[Items from a dataset]
····················
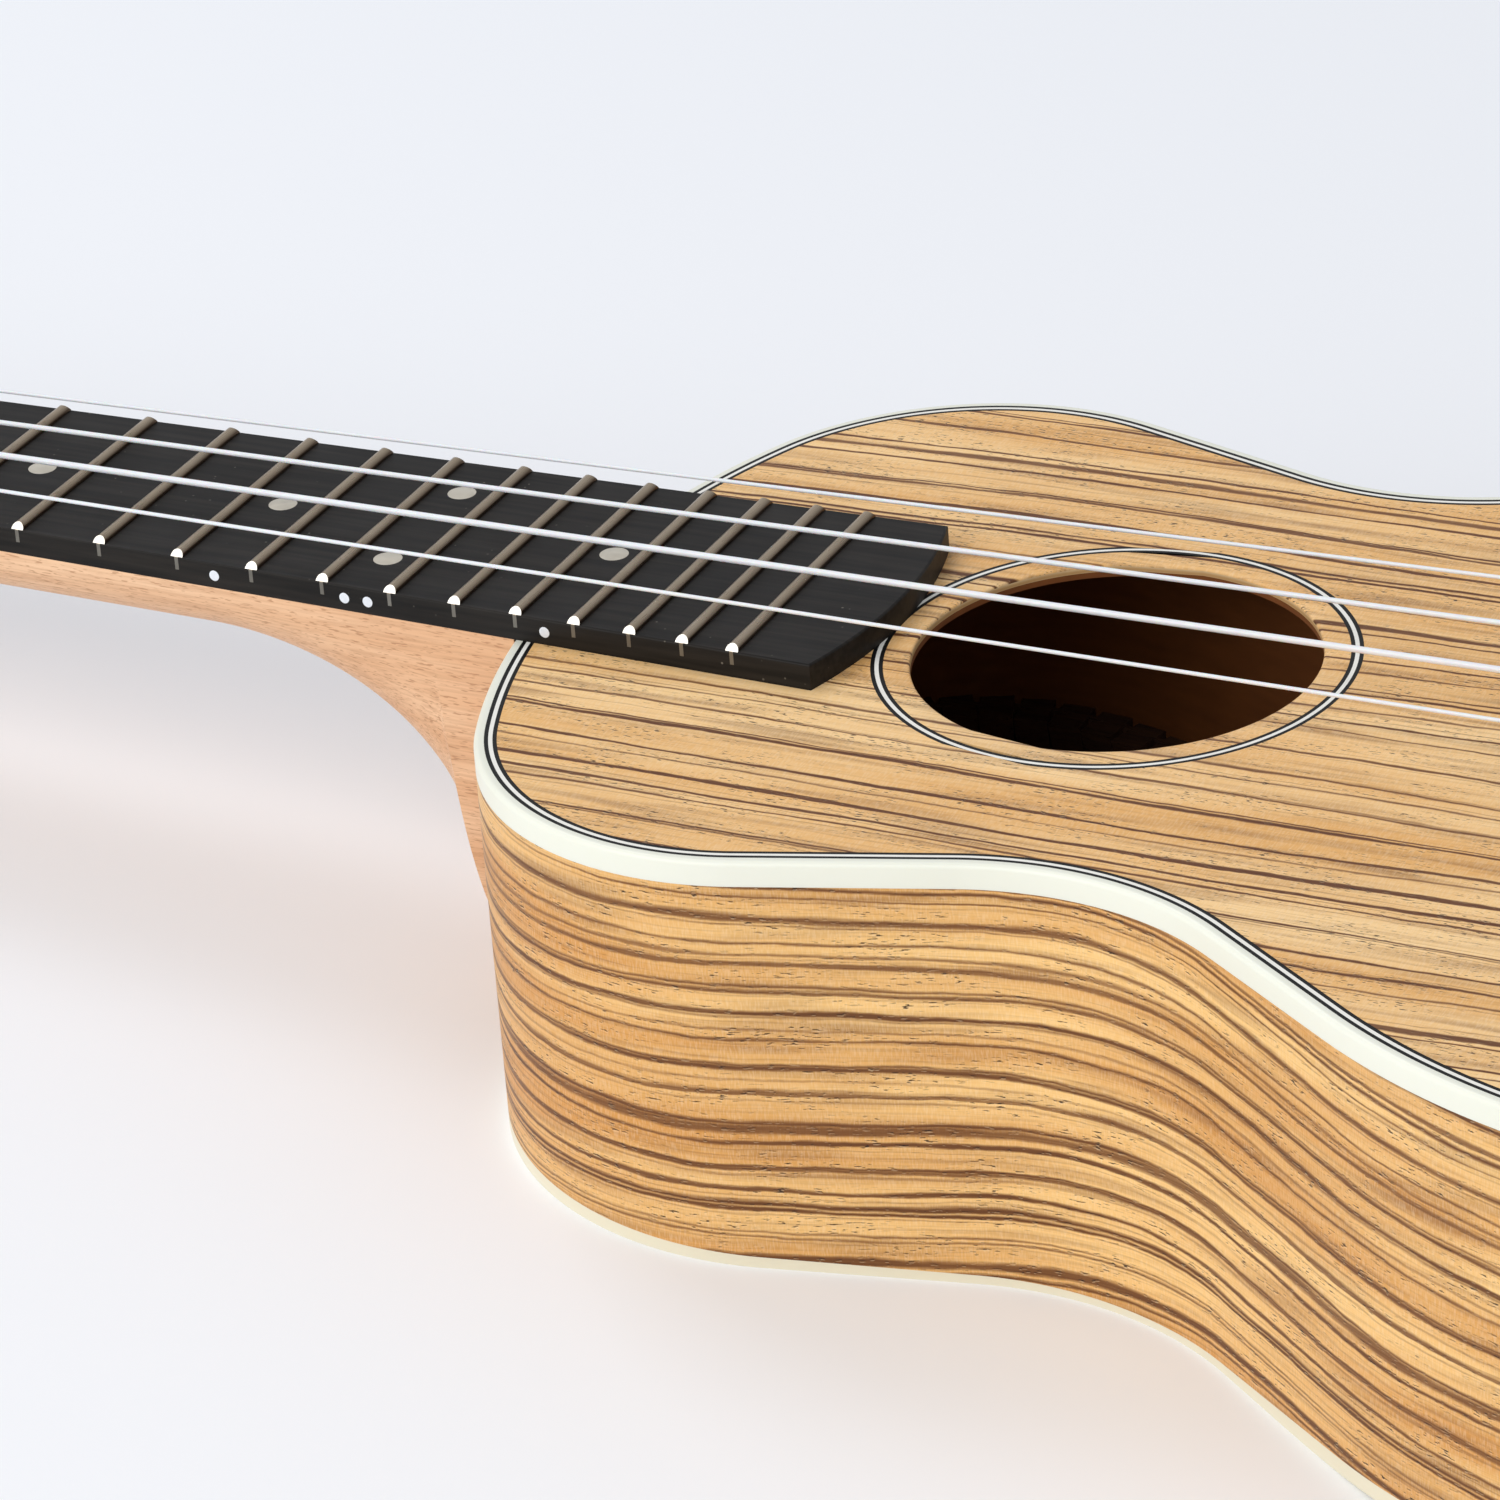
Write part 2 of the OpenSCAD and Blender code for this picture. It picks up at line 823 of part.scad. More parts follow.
module string_line(i) {
    r = string_r(i);
    over_nut = nut_x - nut_t - 0.5;
    inner = tuner_side(i + 1) < 0 ? 1 : -1;
    wind_end = from_head([
        post_xy(i).x + 0.4,
        post_xy(i).y + inner * (winding_r(i) + r + string_gap),
        wind_z + 2 * r
    ]);
    a = [over_nut, string_y(i, over_nut), string_z(i, over_nut)];
    b = [saddle_x + saddle_t / 2 + 0.3, string_y(i, saddle_x), string_z(i, saddle_x + saddle_t / 2 + 0.3)];
    c = [saddle_x + trough[1] - 0.6, b.y, tie_z];
    out = [saddle_x + bridge_x - bridge_front + 0.1, b.y, tie_z];
    knot = [for (k = [0:4]) out + [knot_r * (1 - cos(45 * k)), 0, 0]];
    color("white") place()
        tube(concat([wind_end, a, b, c], knot), concat([r, r, r, r], [for (k = [0:4]) max(r, knot_r * sin(45 * k))]));
}

module string_g() { string_line(0); }
module string_c() { string_line(1); }
module string_e() { string_line(2); }
module string_a() { string_line(3); }

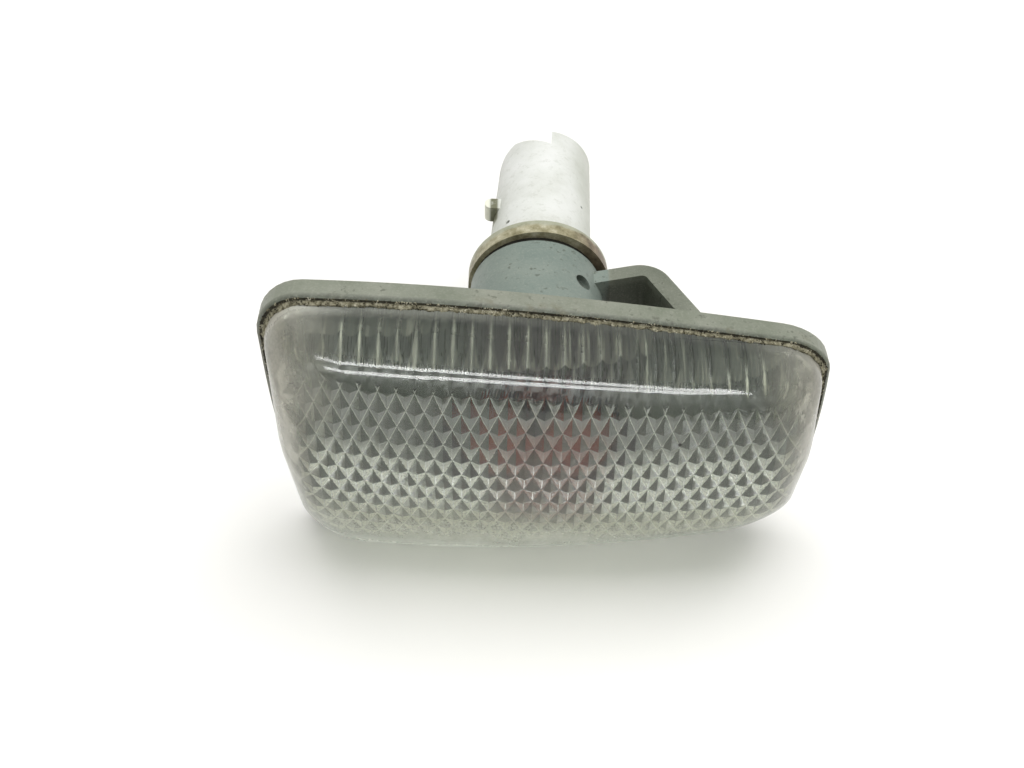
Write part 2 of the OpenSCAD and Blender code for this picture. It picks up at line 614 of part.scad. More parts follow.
module bulb_glass() {
    color([0.95, 0.50, 0.12, 0.6]) difference() {
        union() {
            translate([tube_x, bulb_tip, 0])
                rotate([-90, 0, 0])
                    rotate_extrude($fn = 64)
                        polygon(bulb_half(0));
            translate([tube_x - base_w / 2, neck_y - 0.6, -base_t / 2])
                cube([base_w, base_len + 0.6, base_t]);
        }
        translate([tube_x, bulb_tip, 0])
            rotate([-90, 0, 0])
                rotate_extrude($fn = 64)
                    polygon(bulb_half(glass_t));
        for (s = [-1, 1])
            disc(wire_d / 2 + 0.02, neck_y - 3, bulb_back + 1, tube_x + s * wire_pitch / 2);
    }
}

module lead(side) {
    // A wire from the filament through the base, folded back along its face.
    x = tube_x + side * wire_pitch / 2;
    end_y = bulb_back + wire_d / 2 - 0.2;
    disc(wire_d / 2, bulb_tip + filament_y - 0.6, bulb_back + 0.15, x);
    translate([x - wire_d / 2, bulb_back + 0.02, side < 0 ? -wire_d / 2 : -wire_z - wire_d / 2])
        cube([wire_d, base_gap - 0.1, wire_z + wire_d]);
    disc_at(wire_d / 2, neck_y + 2, bulb_back + 0.15, x, side < 0 ? wire_z : -wire_z);
}

module disc_at(r, y0, y1, x, z) {
    translate([x, y0, z])
        rotate([-90, 0, 0])
            cylinder(r = r, h = y1 - y0, $fn = 24);
}

module lead_left() {
    color([0.70, 0.70, 0.68]) lead(-1);
}

module lead_right() {
    color([0.70, 0.70, 0.68]) lead(1);
}

module filament() {
    color([0.45, 0.45, 0.45])
        translate([tube_x - wire_pitch / 2 + wire_d / 2 + 0.02, bulb_tip + filament_y, 0])
            rotate([0, 90, 0])
                cylinder(d = filament_d, h = wire_pitch - wire_d - 0.04, $fn = 24);
}

housing();
lens();
bulb_holder();
holder_seal();
terminal_left();
terminal_right();
bulb_glass();
lead_left();
lead_right();
filament();
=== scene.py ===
"""Side repeater lamp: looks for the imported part, in metres, in the part's own frame."""
import math

import bmesh
import bpy
import numpy as np
from mathutils import Matrix, Vector, noise


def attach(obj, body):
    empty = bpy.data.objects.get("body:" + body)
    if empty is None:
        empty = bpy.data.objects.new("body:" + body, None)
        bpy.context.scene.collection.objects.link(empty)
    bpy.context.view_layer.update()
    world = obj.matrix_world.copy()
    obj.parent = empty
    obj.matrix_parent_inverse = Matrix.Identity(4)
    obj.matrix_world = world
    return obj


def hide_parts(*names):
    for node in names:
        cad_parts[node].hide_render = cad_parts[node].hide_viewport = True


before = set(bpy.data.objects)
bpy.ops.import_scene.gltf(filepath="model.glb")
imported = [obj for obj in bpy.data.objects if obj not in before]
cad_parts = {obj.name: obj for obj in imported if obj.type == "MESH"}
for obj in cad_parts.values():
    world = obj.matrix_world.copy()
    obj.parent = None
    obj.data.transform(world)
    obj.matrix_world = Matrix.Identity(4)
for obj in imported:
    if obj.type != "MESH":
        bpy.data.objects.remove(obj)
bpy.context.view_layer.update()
MM = 0.001

# ---------------------------------------------------------------- sizes, mm, as in the part's source
HALF_L, HALF_H = 39.0, 21.5
FLANGE_T, FLOOR_T, RIM_W, FOOT_GAP = 3.6, 1.8, 1.1, 0.05
SIDE_BOW, END_BOW, TAPER = 1.7, 1.0, 0.19
END_SLANT, SLANT_Z = 0.066, 11.0
LENS_DEPTH, LENS_WALL, LENS_EDGE_R, LENS_R, LENS_GROW, LENS_DRAFT = 12.9, 2.3, 8.5, 6.0, 0.5, 1.0
END_CUT, END_SWELL = 1.5, 0.4
DOME_X, DOME_Z, DOME_FLAT = 0.0022, 0.0138, 0.00002
PRISM_W, PRISM_H, PRISM_SINK, PRISM_X, PRISM_Z = 2.4, 4.9, 1.0, -5.4, 4.3
STOP_END, STOP_SIDE, FIELD_R = 1.2, 3.4, 5.0    # where the prisms stop, and the field's corners
FLUTE_D, FLUTE_SHARP = 0.35, 2.2                # depth, and the power that thins the ridges between flutes
TUBE_X, BORE_R = -0.9, 8.9
DIMPLE = (0.0056, 0.0180, 0.0077)    # blind hole on the tube, metres
SPECK = (0.0172, -0.0150, 0.0085)    # dirt spot on the lens's front, metres
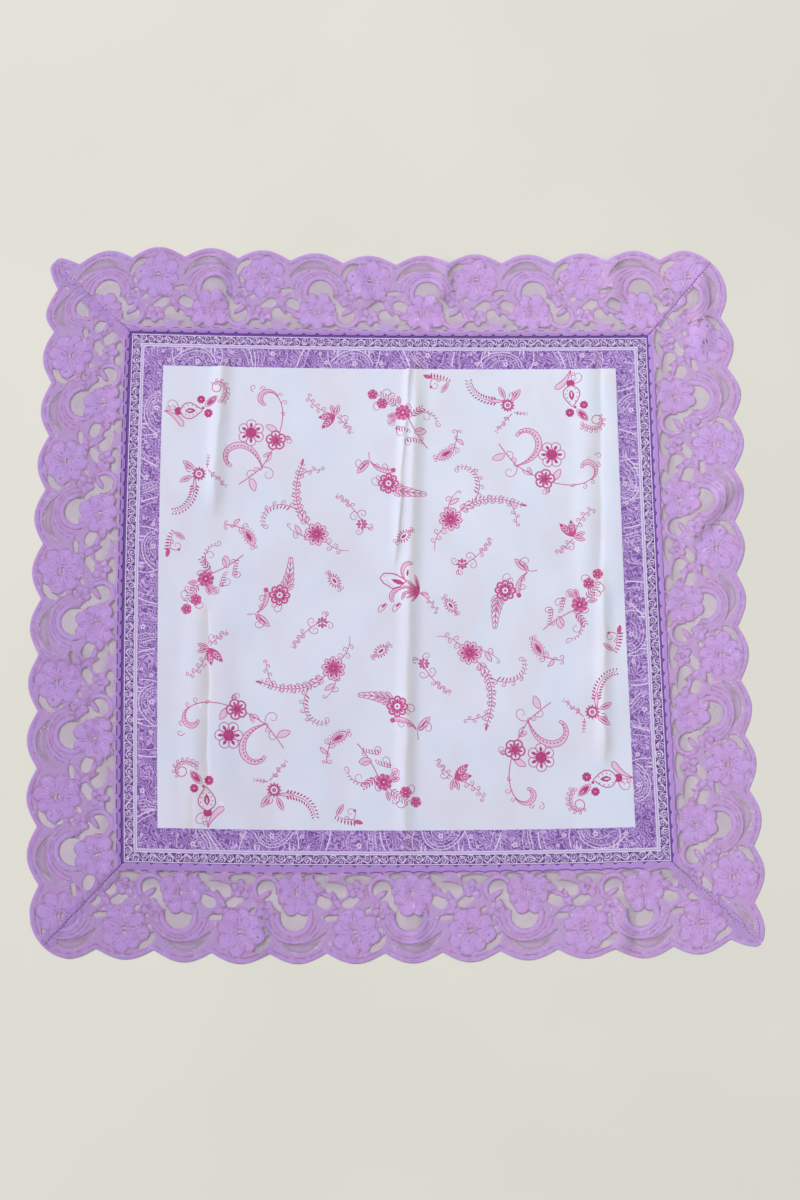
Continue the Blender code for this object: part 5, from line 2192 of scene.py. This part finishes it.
····················
# Task goal:
Retype the records above, but only those lines that fall between the line containing "translate([x, y0, z])" and the line containing "obj.parent = empty", with both of those lines included, exactly as written.

# Solved problem:
    translate([x, y0, z])
        rotate([-90, 0, 0])
            cylinder(r = r, h = y1 - y0, $fn = 24);
}

module lead_left() {
    color([0.70, 0.70, 0.68]) lead(-1);
}

module lead_right() {
    color([0.70, 0.70, 0.68]) lead(1);
}

module filament() {
    color([0.45, 0.45, 0.45])
        translate([tube_x - wire_pitch / 2 + wire_d / 2 + 0.02, bulb_tip + filament_y, 0])
            rotate([0, 90, 0])
                cylinder(d = filament_d, h = wire_pitch - wire_d - 0.04, $fn = 24);
}

housing();
lens();
bulb_holder();
holder_seal();
terminal_left();
terminal_right();
bulb_glass();
lead_left();
lead_right();
filament();
=== scene.py ===
"""Side repeater lamp: looks for the imported part, in metres, in the part's own frame."""
import math

import bmesh
import bpy
import numpy as np
from mathutils import Matrix, Vector, noise


def attach(obj, body):
    empty = bpy.data.objects.get("body:" + body)
    if empty is None:
        empty = bpy.data.objects.new("body:" + body, None)
        bpy.context.scene.collection.objects.link(empty)
    bpy.context.view_layer.update()
    world = obj.matrix_world.copy()
    obj.parent = empty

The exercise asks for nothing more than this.